■ Aim:
What is the number of lines in these entries that include "manifold"? Write that number and no other text.

■ Information supplied:

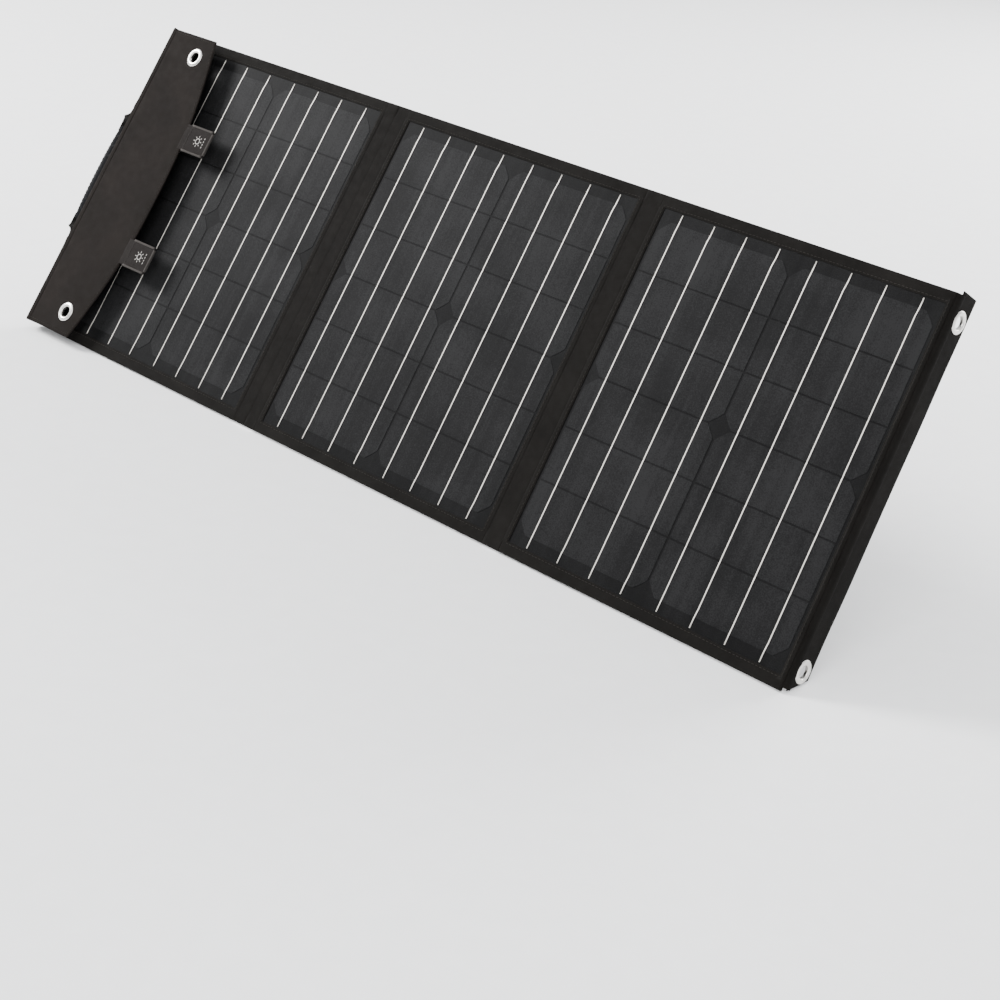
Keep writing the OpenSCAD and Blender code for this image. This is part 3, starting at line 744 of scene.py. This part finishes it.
def flap_wave(x, y):
    """The flap sags a little between its ends and is slightly uneven."""
    out = (x - FLAP_X) / FLAP_REACH
    return 0.55 * uneven(x, y, 21, 150.0) * out + 0.5 * out * (abs(y) / FLAP_END) ** 3


def board_relief(amount, rim=5.0):
    """The stiffener's outline showing through a cover, inside a stitched rim."""
    return lambda x, y, inset: amount * soft((inset - rim) / 2.5)


def flap_face(side):
    """A face of the flap, upper (1) or lower (-1): the stiffener's outline shows through the
    cloth, and where the flap waves the cloth still stays outside the stiffener."""

    def relief(x, y, inset):
        clear = -FLAP_WAVE_LIMIT - side * flap_wave(x, y)
        return side * np.maximum(0.22 * soft((inset - 6.0) / 2.5), clear)

    return relief


def spine():
    plate("spine_cover_cloth", (*SPINE_Z, -HALF_W, HALF_W), (SPINE_OUT, SPINE_IN), 0.9,
          fabric, step=5.0, place=spine_place, lift=lambda x, y: 0.15 * uneven(x, y, 5, 70.0),
          body="spine", replaces="spine_cover")
    for z in (SPINE_Z[0] + 2.4, SPINE_Z[1] - 2.4):
        path = [(SPINE_OUT - 0.1, y, z) for y in (-181, 181)]
        stitches(f"spine_stitches_{round(z)}", path, "spine", up=(-1, 0, 0))

    root = hinge_strip(
        "spine_root_cloth",
        ((-541.8, 0.25), (-544.2, 0.2), (-546.6, 0), (-548.6, 0.9), (-549.0, 2.6), (-549.1, 4.6)),
        (-HALF_W, HALF_W), 0.8,
    )
    bend(root, "panel_a", "spine", (-544.2, 0, -0.2), (-548.6, 0, 2.8))
    crest = hinge_strip(
        "spine_crest_cloth",
        [(-549.1, 14.8), (-549.0, 17.0), (-548.4, 18.5), (-546.9, 19.0), (-544.6, 18.9),
         (-542.4, 18.75)],
        (-FLAP_END, FLAP_END), 0.8, look=lit_flap_fabric,
    )
    bend(crest, "spine", "flap", (-549.0, 0, 16.4), (-545.4, 0, 19.6))


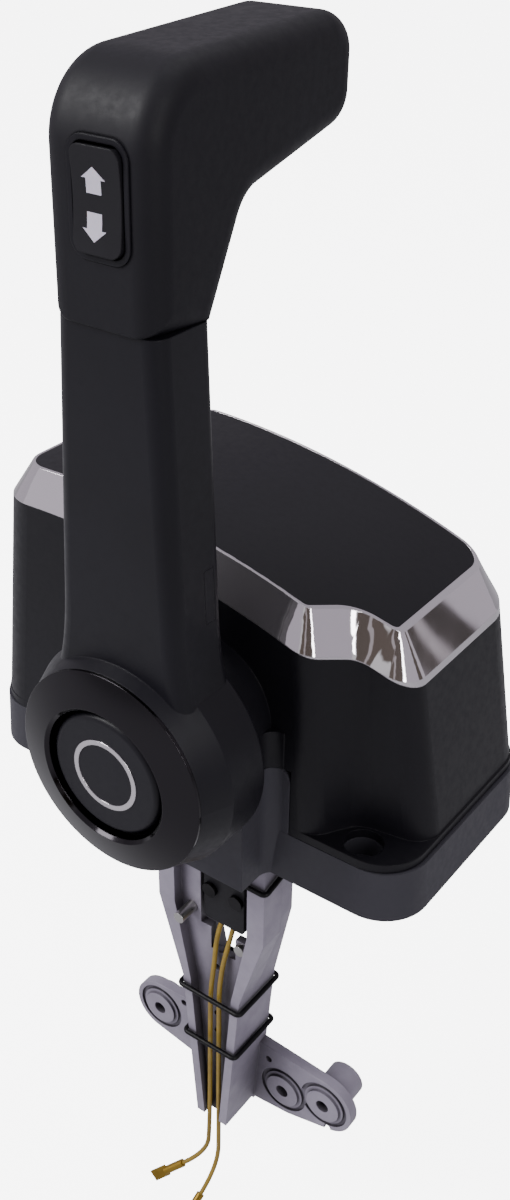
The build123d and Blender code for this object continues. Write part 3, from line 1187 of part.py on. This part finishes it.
lever_parts = {
    "lever_arm": make_lever_arm(),
    "grip_cover": make_grip_cover(),
    "hub_bezel": make_hub_bezel(),
    "rocker_frame": make_rocker_frame(),
    "trim_rocker": make_trim_rocker(),
    "wire_cover": make_wire_cover(),
    "throttle_only_button": make_throttle_only_button(),
    "button_inlay": make_button_inlay(),
    "button_spring": make_button_spring(),
    "push_rod": disc_y(ROD_R, AXIS_X, AXIS_Z, BUTTON_BACK_Y - BUTTON_THICK / 2, ROD_BACK_Y),
    "lever_clip": make_lever_clip(),
    "lever_set_screw": make_lever_set_screw(),
    "main_shaft": make_main_shaft(),
}
for name, shape in lever_parts.items():
    parts[name] = lean(shape)

parts["shaft_clip"] = make_shaft_clip()
parts["drive_gear"] = make_drive_gear()
parts["detent_wheel"] = make_detent_wheel()
parts["shift_arm"] = make_shift_arm()
parts["shift_cable_pin"] = cable_pin(-1, SHIFT_ARM_LENGTH, SHIFT_ARM_Y)
parts["neutral_cam"] = make_neutral_cam()
parts["throttle_arm"] = make_throttle_arm()
parts["throttle_cable_pin"] = cable_pin(1, THROTTLE_ARM_LENGTH, THROTTLE_ARM_Y)

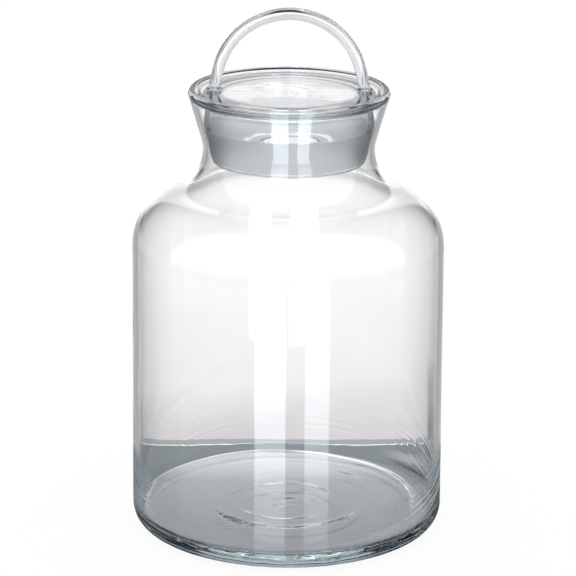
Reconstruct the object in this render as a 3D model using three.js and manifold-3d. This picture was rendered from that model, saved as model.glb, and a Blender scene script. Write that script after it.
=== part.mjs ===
// A blown-glass specimen jar with a ground-glass stopper that lifts out by an arched rod handle.
// Millimetres, +Z up, origin at the centre of the base, the handle's arch in the XZ plane.
import * as THREE from "three";
import { mergeVertices } from "three/addons/utils/BufferGeometryUtils.js";
import Module from "manifold-3d";

const wasm = await Module();
wasm.setup();

// Jar: a straight body on a thick base, a round shoulder, a waisted neck and a flared mouth.
const JAR_HEIGHT = 288;
const BODY_RADIUS = 100;
const BASE_SPREAD = 1;
const BASE_CORNER = 9;
const BASE_THICKNESS = 9.4;
const FLOOR_FILLET = 10;
const SHOULDER_RADIUS = 39.7;
const NECK_FILLET = 26.8;
const WAIST_RADIUS = 54.6;
const WAIST_HEIGHT = 248;
const FLARE_ANGLE = THREE.MathUtils.degToRad(16);
const WALL = 3.2;
const RIM_BEAD = 2.6;

// Stopper: a flat plate on a hollow plug, whose ground cone fits the flare of the mouth.
const CLEARANCE = 0.3;
const PLATE_RADIUS = 58;
const PLATE_THICKNESS = 4;
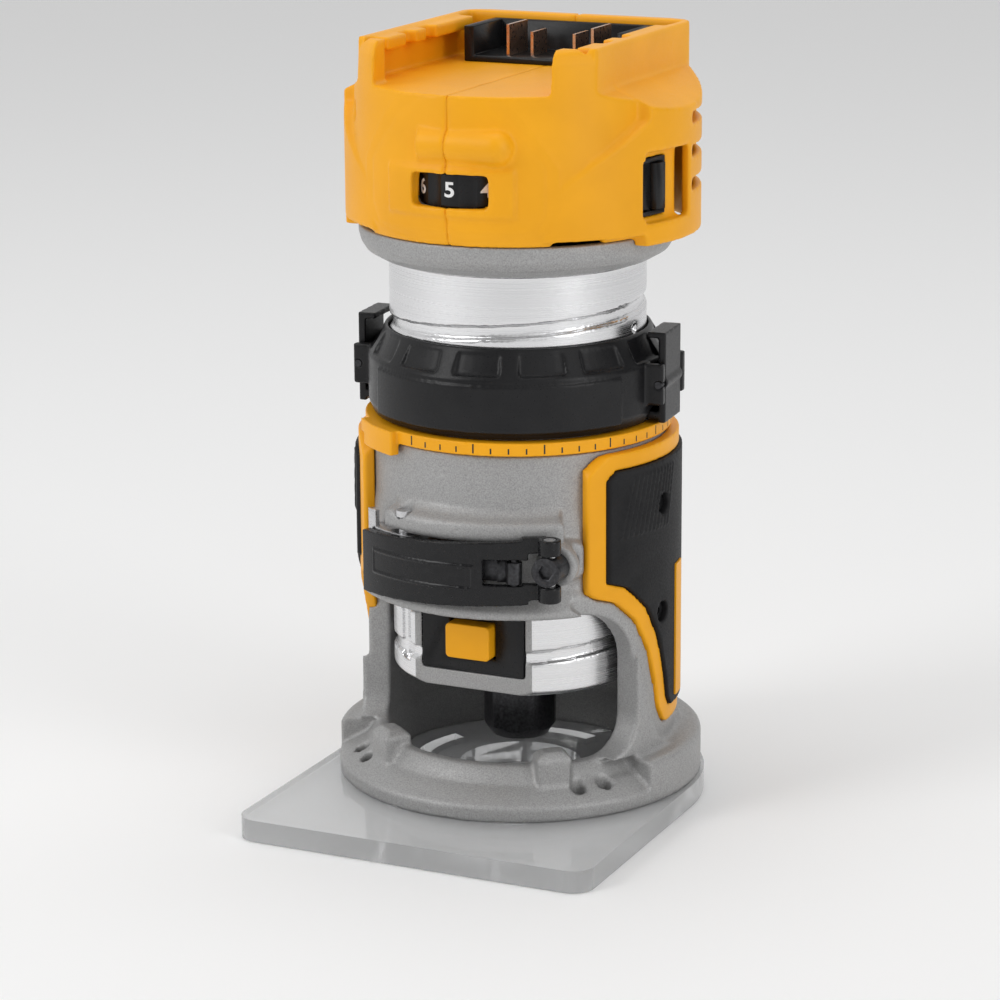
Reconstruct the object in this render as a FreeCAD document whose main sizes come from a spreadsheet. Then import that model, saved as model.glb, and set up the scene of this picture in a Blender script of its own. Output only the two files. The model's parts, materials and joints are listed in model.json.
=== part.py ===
"""Battery trim router, built as separate named pieces in one parametric document.

Frame: +Z up along the spindle, origin on the spindle axis at the underside of the clear
sub-base, front towards -Y, power switch towards +X. All lengths are in millimetres.
Angles called "bearing" are measured about the spindle from the front, positive towards +X.
"""
import FreeCAD, Part
import Sketcher
import math
import os
from FreeCAD import Placement, Rotation, Vector

DRIVING_SIZES = (
    ("fit_gap", 0.05),               # seats that are pressed or bolted together
    ("running_gap", 0.3),            # between pieces that move on each other
    # motor can
    ("can_radius", 34.5), ("can_wall", 3.0), ("can_bottom", 36.0), ("can_top", 149.8),
    ("can_floor", 6.0), ("collar_radius", 42.4), ("collar_top", 158.8), ("collar_lip", 2.6),
    ("groove_pitch", 12.7), ("groove_width", 3.6), ("groove_depth", 1.0), ("groove_start", 42.8),
    ("groove_start_bearing", -80.0), ("groove_turns", 7.85),
    ("guide_slot_width", 5.0), ("guide_slot_depth", 1.8), ("guide_bearing", -39.0),
    ("key_seat_depth", 1.3),
    # spindle lock
    ("lock_panel_width", 30.0), ("lock_panel_bottom", 40.8), ("lock_panel_height", 25.0),
    ("lock_panel_depth", 3.2), ("lock_sink", 4.3), ("lock_frame", 2.4),
    ("button_width", 12.8), ("button_height", 9.6), ("button_level", 50.2), ("button_stand", 3.5),
    ("button_travel", 3.5), ("plunger_radius", 2.2),
    # spindle, collet and motor parts
    ("shaft_radius", 5.0), ("nose_radius", 7.5), ("lock_hub_radius", 10.5), ("shaft_top", 146.0),
    ("collet_bore", 4.0), ("nut_bottom", 15.3), ("nut_top", 33.0), ("nut_flats", 18.6),
    ("nut_radius", 9.9), ("lower_bearing_radius", 16.0), ("lower_bearing_width", 8.0),
    ("upper_bearing_radius", 11.0), ("upper_bearing_width", 7.0), ("upper_bearing_level", 137.5),
    ("stator_bottom", 76.0), ("stator_height", 36.0), ("rotor_radius", 16.8), ("air_gap", 0.7),
    ("winding_height", 8.0), ("fan_level", 122.0), ("fan_height", 11.0), ("fan_gap", 2.5),
    # base casting
    ("casting_radius", 40.0), ("casting_top", 103.4), ("neck_height", 9.6), ("neck_wall", 1.9),
    ("leg_radius", 44.5), ("leg_wall", 8.0), ("window_top", 60.0), ("window_left", 75.0), ("window_right", 70.0),
    ("window_round", 17.0), ("window_foot_round", 12.0), ("flange_radius", 50.0), ("flange_top", 18.0),
    ("flange_opening", 36.0), ("ledge_radius", 45.1),
    ("ledge_level", 82.8), ("lug_bearing", 37.0), ("accessory_radius", 44.0),
    ("accessory_hole", 2.1),
    # clear sub-base
    ("sub_base_thickness", 6.0), ("sub_base_radius", 51.0), ("sub_base_front", 72.0),
    ("sub_base_corner", 6.0), ("guide_hole", 17.0), ("base_screw_circle", 43.0),
    ("base_screw_radius", 2.5), ("base_screw_bearing", 22.0),
    # depth ring and scale ring
    ("ring_radius", 40.4), ("ring_bottom", 107.6), ("ring_top", 131.2), ("ring_mouth", 35.6),
    ("ring_panel", 0.5), ("scale_radius", 41.4), ("scale_height", 3.5),
    ("tab_bearing", 95.0), ("tab_width", 14.0), ("tab_pivot_radius", 42.6),
    ("tab_pivot_level", 118.5), ("tab_pin_radius", 1.0), ("tab_top", 132.0), ("tab_bottom", 107.6),
    # clamp lever
    ("lever_radius", 45.4), ("lever_thickness", 2.4), ("lever_bottom", 64.8),
    ("lever_height", 17.4), ("lever_slope", 3.2), ("pivot_x", 27.5), ("pivot_y", -41.0),
    ("pivot_pin_radius", 1.6), ("bolt_level", 75.3), ("bolt_radius", 3.9),
    ("link_pin_bearing", 23.0), ("link_pin_radius", 0.9), ("link_radius", 46.6),
    ("strap_thickness", 1.2), ("strap_width", 5.8), ("anchor_bearing", -20.0), ("anchor_radius", 43.0),
    # grips
    ("grip_front", 29.0), ("grip_back", 41.0), ("grip_top", 102.6), ("grip_shoulder", 66.0),
    ("grip_bottom", 23.5), ("grip_tail_front", 5.0), ("grip_tail_back", 24.0),
    ("grip_frame_radius", 43.4), ("grip_pad_radius", 44.3), ("grip_border", 4.4),
    ("grip_frame_border", 5.2), ("grip_spread", 112.4), ("grip_bearing", 105.0),
    ("grip_screw_radius", 2.9), ("grip_screw_upper", 86.0), ("grip_screw_lower", 56.0),
    # head
    ("head_radius", 43.7), ("head_bottom", 158.9), ("head_wall", 2.6), ("pod_width", 47.8),
    ("pod_length", 46.0), ("pod_offset", 3.5), ("pod_top", 191.5), ("pod_skirt", 157.0),
    ("bay_floor", 197.5), ("head_top", 208.8), ("bay_half_width", 31.3), ("bay_mouth", 25.0),
    ("cheek", 34.0), ("head_back", 42.0), ("rail_depth", 4.6), ("rail_thickness", 3.4),
    ("dial_radius", 14.0), ("dial_height", 9.4), ("dial_level", 173.3), ("dial_offset", 0.7),
    ("dial_depth", 28.9), ("dial_window_width", 21.4), ("dial_window_height", 8.6),
    ("switch_level", 171.8), ("switch_height", 15.4), ("switch_width", 12.4),
    ("switch_bearing", 77.5), ("switch_face", 43.4), ("terminal_front", 18.0),
    ("terminal_half_width", 24.0), ("board_level", 150.5),
)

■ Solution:
2